I'm experimenting a little with Lucene's diverse Query objects and I'm trying to understand why a prefix query doesn't match any documents when using a WhitespaceAnaylzer for indexing. Consider the following test code:
protected String[] ids = { "1", "2" };
protected String[] unindexed = { "Netherlands", "Italy" };
protected String[] unstored = { "Amsterdam has lots of bridges",
"Venice has lots of canals" };
protected String[] text = { "Amsterdam", "Venice" };
#Test
public void testWhitespaceAnalyzerPrefixQuery() throws IOException, ParseException {
File indexes = new File(
"C:/LuceneInActionTutorial/indexes");
FSDirectory dir = FSDirectory.open(indexes);
IndexWriterConfig config = new IndexWriterConfig(Version.LUCENE_4_9,
new LimitTokenCountAnalyzer(new WhitespaceAnalyzer(
Version.LUCENE_4_9), Integer.MAX_VALUE));
IndexWriter writer = new IndexWriter(dir, config);
for (int i = 0; i < ids.length; i++) {
Document doc = new Document();
doc.add(new StringField("id", ids[i], Store.NO));
doc.add(new StoredField("country", unindexed[i]));
doc.add(new TextField("contents", unstored[i], Store.NO));
doc.add(new Field("city", text[i], TextField.TYPE_STORED));
writer.addDocument(doc);
}
writer.close();
DirectoryReader dr = DirectoryReader.open(dir);
IndexSearcher is = new IndexSearcher(dr);
QueryParser queryParser = new QueryParser(Version.LUCENE_4_9,
"contents", new WhitespaceAnalyzer(Version.LUCENE_4_9));
queryParser.setLowercaseExpandedTerms(true);
Query q = queryParser.parse("Ven*");
assertTrue(q.getClass().getSimpleName().contains("PrefixQuery"));
TopDocs hits = is.search(q, 10);
assertEquals(1, hits.totalHits);
}
If I replace the WhitespaceAnaylzer with the StandardAnalyzer the test passes though. I used Luke to inspect the index content, but couldn't find any differences in how Lucene stores the values during indexing. Could anybody please clarify what's going wrong?

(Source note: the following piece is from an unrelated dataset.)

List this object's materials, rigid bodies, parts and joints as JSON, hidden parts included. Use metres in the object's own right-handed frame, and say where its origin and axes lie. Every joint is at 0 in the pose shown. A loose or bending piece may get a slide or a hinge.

StandardAnalyzer lowercases text when it is indexed. WhitespaceAnalyzer does not. The term in the index, with WhitespaceAnalyzer is "Venice".
The query parser will lowercase your query though, since you have set setLowercaseExpandedTerms(true) (this is also the default, to disable this you need to explicitly set it to false). So your query is "ven*", which does not match "Venice".

Related

Java, Lucene : Sort search results with highest hit rate.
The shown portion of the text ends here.